C# is easier but it is slower (sometimes) compared with Visual C++ IMHO.
Am I wrong??
On the other hand GKR  I hate Visual C++ syntax; parameters in statements confused me.
What's your opinion guys??


----------



## cjoyce1980 (Jun 28, 2007)

same language (pretty much) just depends on you!  but maybe c#


----------



## W1zzard (Jun 28, 2007)

c# is very nice for quick mockups and simple applications because the time to get something ready is much shorter than when using c++. 

personally i use c++ for all bigger applications where i need more flexibility than .net offers me. also the requirement of .net installation for c# applications may turn away some users.


----------



## bruins004 (Jul 2, 2007)

Here is what I think.

C# should be used only for web programming.
It provides the necessary functions for this to happen both on the server and Client side.

C++ should mainly be used for creating non-web programming (such as .exe, dlls, etc.).
It is a language with a load of functions (much heavier than C#).  Plus it is quicker when the program has lots of more information.


----------



## MrSeanKon (Jul 3, 2007)

Thanks folks for your replies.
W1zzard the only way is Visual C++ if you want to use Windows API or am I wrong? 
But I hate MFC I think it is very complex...


----------



## bruins004 (Jul 3, 2007)

MrSeanKon said:


> Thanks folks for your replies.
> W1zzard the only way is Visual C++ if you want to use Windows API or am I wrong?
> But I hate MFC I think it is very complex...

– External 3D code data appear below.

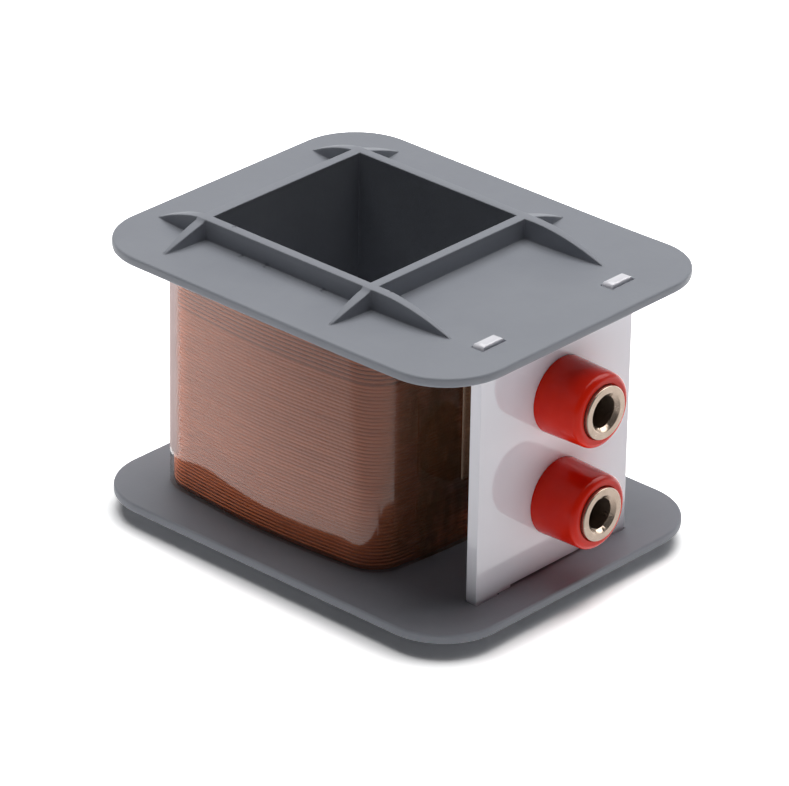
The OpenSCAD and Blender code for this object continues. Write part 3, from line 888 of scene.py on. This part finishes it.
# Sockets
# Nickel-plated brass, turned, and bored through for a 4 mm plug with a countersunk mouth. The head sits in
# the collar's seat, and the shank behind the plate has a thread for the nut.
bore_r = 0.002
mouth_r = 0.0025
shank_r = 0.003
thread_pitch = 0.00075
thread_depth = 0.0004
thread_start = 0.0005
smooth_shank_l = 0.001
head_round = 0.0001
turned_edge = 0.00006
plating_h = 0.00001
nickel, shader = surface("nickel_plate", Metallic=0.85)
wear = speckle(nickel, 700)
link(nickel, ramp(nickel, wear, (0.40, 0.31, 0.245), (0.49, 0.39, 0.315)), shader.inputs["Base Color"])
link(nickel, spread(nickel, wear, 0.16, 0.28), shader.inputs["Roughness"])
link(nickel, bumps(nickel, wear, plating_h), shader.inputs["Normal"])


def thread(z, y0, y1):
    """A helical ridge on the shank: a four-sided wire wound round it."""
    bpy.ops.mesh.primitive_circle_add(
        vertices=4, radius=thread_pitch / 2, fill_type="NOTHING",
        location=(shank_r - thread_pitch / 2, 0, 0), rotation=(math.pi / 2, 0, 0),
    )
    ridge = bpy.context.object
    bpy.ops.object.transform_apply()
    wind = ridge.modifiers.new("wind", "SCREW")
    wind.screw_offset = thread_pitch
    wind.iterations = int(abs(y1 - y0) / thread_pitch) - 1
    wind.steps = wind.render_steps = 32
    bpy.ops.object.modifier_apply(modifier=wind.name)
    ridge.data.transform(
        Matrix.Translation((socket_x, y0 + thread_pitch / 2, z)) @ Matrix.Rotation(-math.pi / 2, 4, "X")
    )
    return ridge


def socket(name, z):
    low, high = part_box(name)
    head_y = low.y + head_t
    body = round_bar(name + "_turned", shank_r - thread_depth, z, head_y, high.y, 96)
    smooth_shank = round_bar("shank", shank_r, z, head_y, plate_high.y + smooth_shank_l, 96)
    head = round_bar("head", head_r, z, low.y, head_y, 96)
    bevel_edges(head, lambda at, way: abs(at.y - low.y) < overrun and abs(way.y) < 0.1, head_round, 3)
    combine(body, [smooth_shank, head])
    bore = round_bar("bore", bore_r, z, low.y - overrun, high.y + overrun, 96)
    countersink = round_bar("mouth", mouth_r + overrun, z, low.y - overrun, low.y + (mouth_r - bore_r), 96)
    for v in countersink.data.vertices:
        if v.co.y > low.y:
            v.co.x = socket_x + (v.co.x - socket_x) * bore_r / (mouth_r + overrun)
            v.co.z = z + (v.co.z - z) * bore_r / (mouth_r + overrun)
    combine(body, [bore, countersink], "DIFFERENCE")
    soften(body, turned_edge)
    ridge = thread(z, plate_high.y + thread_start, high.y)
    bpy.ops.object.select_all(action="DESELECT")
    ridge.select_set(True)
    body.select_set(True)
    bpy.context.view_layer.objects.active = body
    bpy.ops.object.join()
    place(body, nickel, name, "nickel_plate")


for name, z in (("lower_socket_body", lower_socket_z), ("upper_socket_body", upper_socket_z)):
    socket(name, z)

# Fittings behind the plate
# A tinned solder tag, a toothed lock washer and a nut on each shank, and a dome of solder on each tag. The
# nuts clamp the sockets in the plate. All of them keep their solids' form, and get their materials here.
tinned, shader = surface("tinned_metal", Metallic=1.0)
dull = speckle(tinned, 600)
link(tinned, ramp(tinned, dull, (0.55, 0.55, 0.53), (0.72, 0.72, 0.70)), shader.inputs["Base Color"])
link(tinned, spread(tinned, dull, 0.25, 0.45), shader.inputs["Roughness"])
zinc, shader = surface("zinc_steel", Metallic=1.0)
flake = speckle(zinc, 900)
link(zinc, ramp(zinc, flake, (0.42, 0.42, 0.43), (0.58, 0.58, 0.58)), shader.inputs["Base Color"])
link(zinc, spread(zinc, flake, 0.3, 0.5), shader.inputs["Roughness"])
metals = {"solder_tag": tinned, "lock_washer": zinc, "nut": nickel, "solder_joint": tinned}
for side in ("lower", "upper"):
    for part, mat in metals.items():
        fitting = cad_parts[side + "_" + part]
        fitting.data.materials.clear()
        fitting.data.materials.append(mat)
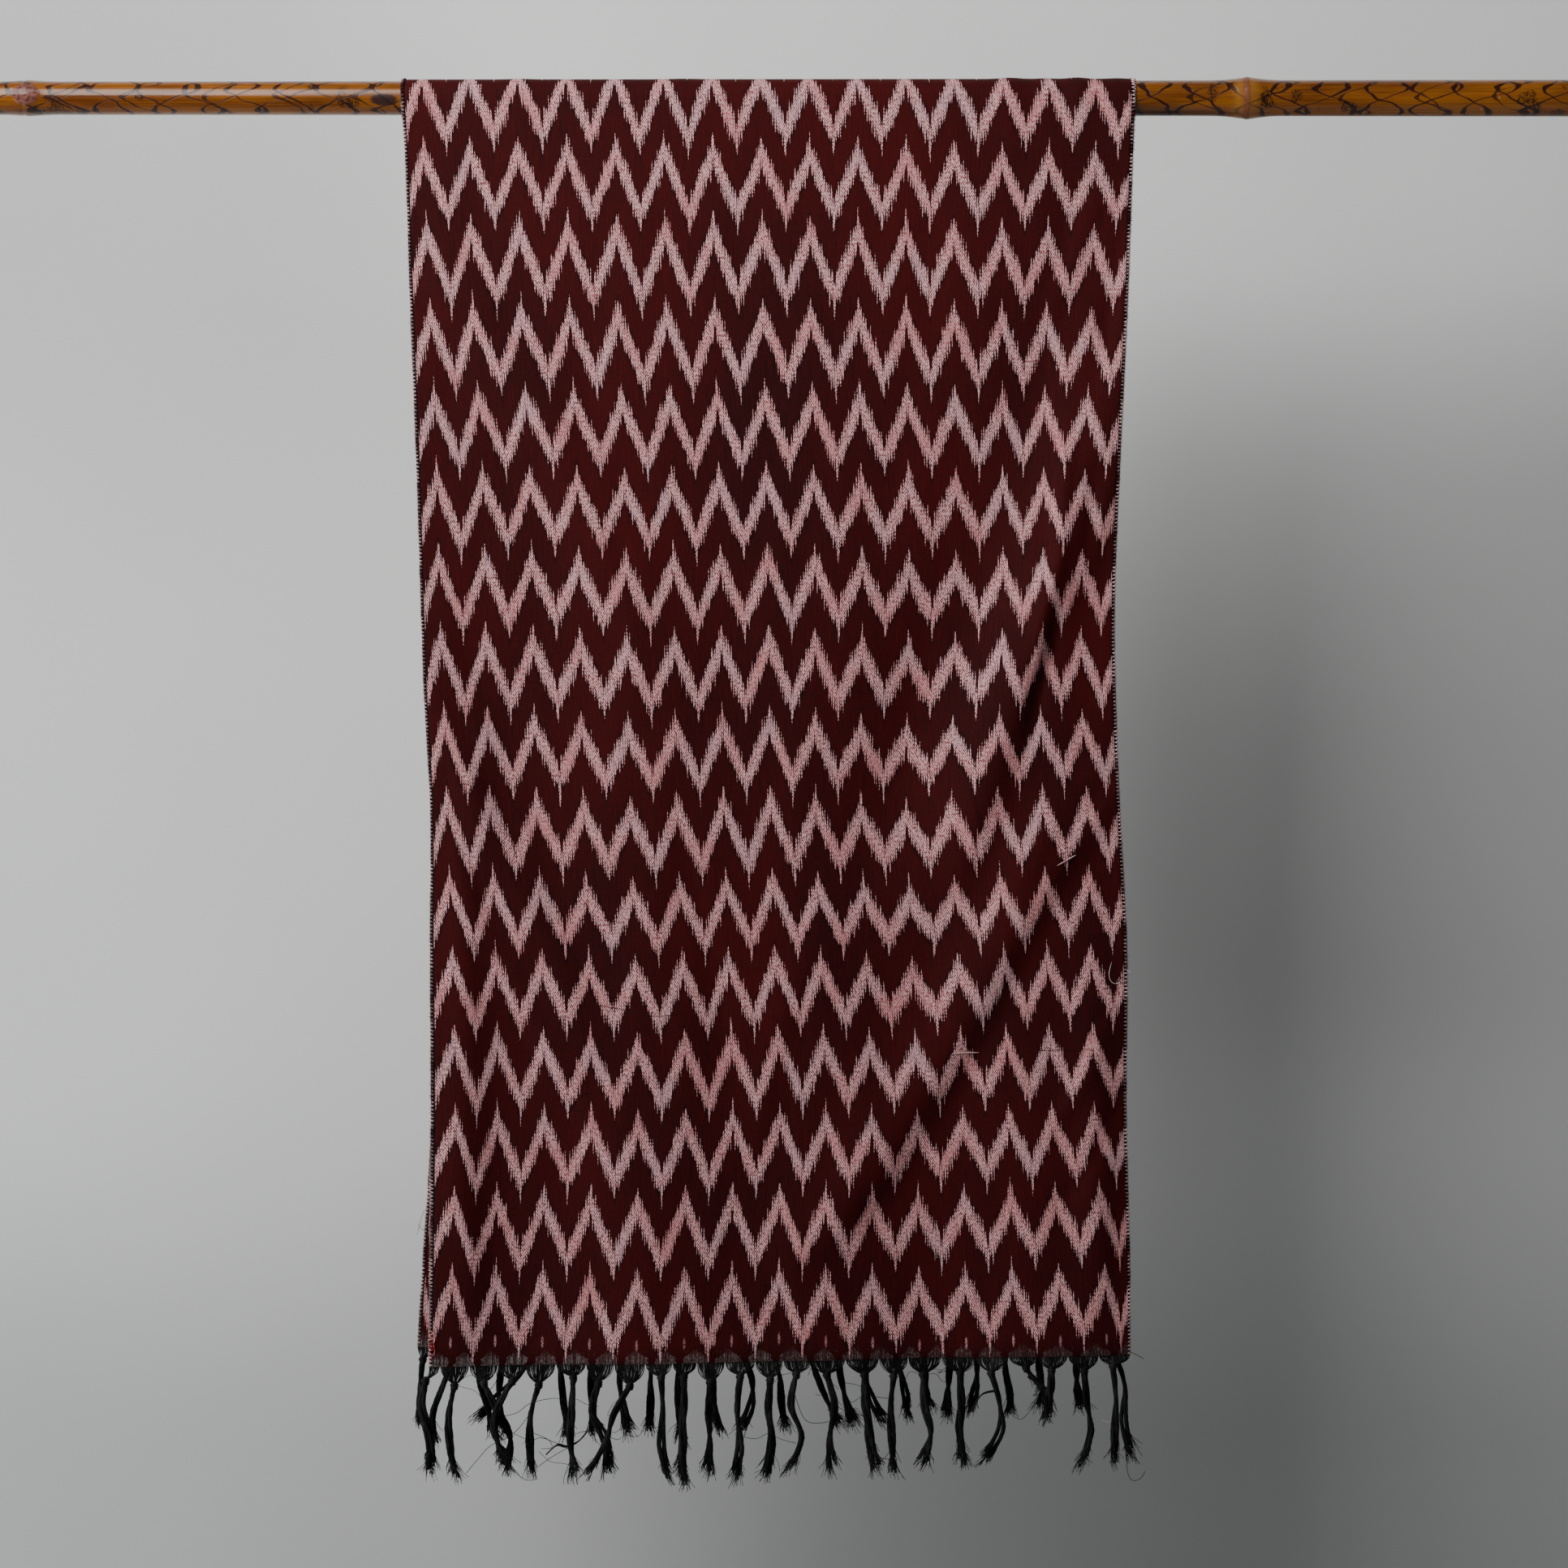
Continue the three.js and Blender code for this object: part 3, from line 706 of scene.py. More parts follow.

What are you trying to create?
.NET allows you to access quite a few things within windows (using a Windows API).
Just not sure what you are trying to create.


----------



## MrSeanKon (Jul 4, 2007)

bruins004 said:


> What are you trying to create?


It is a program System Reporter (in OcBible package).



bruins004 said:


> .NET allows you to access quite a few things within windows (using a Windows API).


I know this cos System Reporter uses many WMI statements.


----------